The official definition of gross services margin as it applies under United States transfer pricing rules can be found in propose Section 482-9T(d) of the transfer pricing regulations:
(d) Gross services margin method--(1) In general. The gross services margin method evaluates whether the amount charged in a controlled services transaction is arm’s length by reference to the gross profit margin realized in comparable uncontrolled transactions. This method ordinarily is used in cases where a controlled taxpayer performs services or functions in connection with an uncontrolled transaction between a member of the controlled group and an uncontrolled taxpayer. This method may be used where a controlled taxpayer renders services (agent services) to another member of the controlled group in connection with a transaction between that other member and an uncontrolled taxpayer. This method also may be used in cases where a controlled taxpayer contracts to provide services to an uncontrolled taxpayer (intermediary function) and another member of the controlled group actually performs a portion of the services provided.

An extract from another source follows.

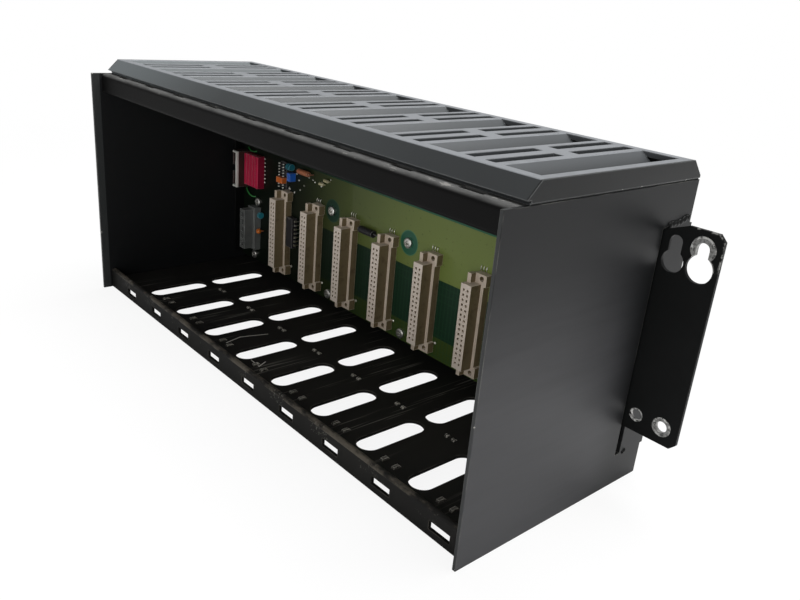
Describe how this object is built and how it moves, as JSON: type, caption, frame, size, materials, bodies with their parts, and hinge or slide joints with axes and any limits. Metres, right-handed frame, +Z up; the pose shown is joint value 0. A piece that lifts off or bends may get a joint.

On August 21, the IRS issued a release discussing the new regulations. Here's what they had to say about the Gross Services Margin provisions:
The 2003 proposed regulations provided for a gross services margin method, which evaluated the amount charged in a controlled services transaction by reference to the gross services profit margin in uncontrolled transactions that involve similar services. The method was analogous to the resale price method for transfers of tangible property in existing §1.482-3(c).
Under the 2003 proposed regulations, this method would ordinarily be used where a controlled taxpayer performs activities in connection with a “related uncontrolled transaction” between a member of the controlled group and an uncontrolled taxpayer. For example, the method may be used where a controlled taxpayer renders services to another member of the controlled group in connection with a transaction between that other member and an uncontrolled party (agent services), or where a controlled taxpayer contracts to provide services to an uncontrolled taxpayer and another member of the controlled group actually performs the services (intermediary function).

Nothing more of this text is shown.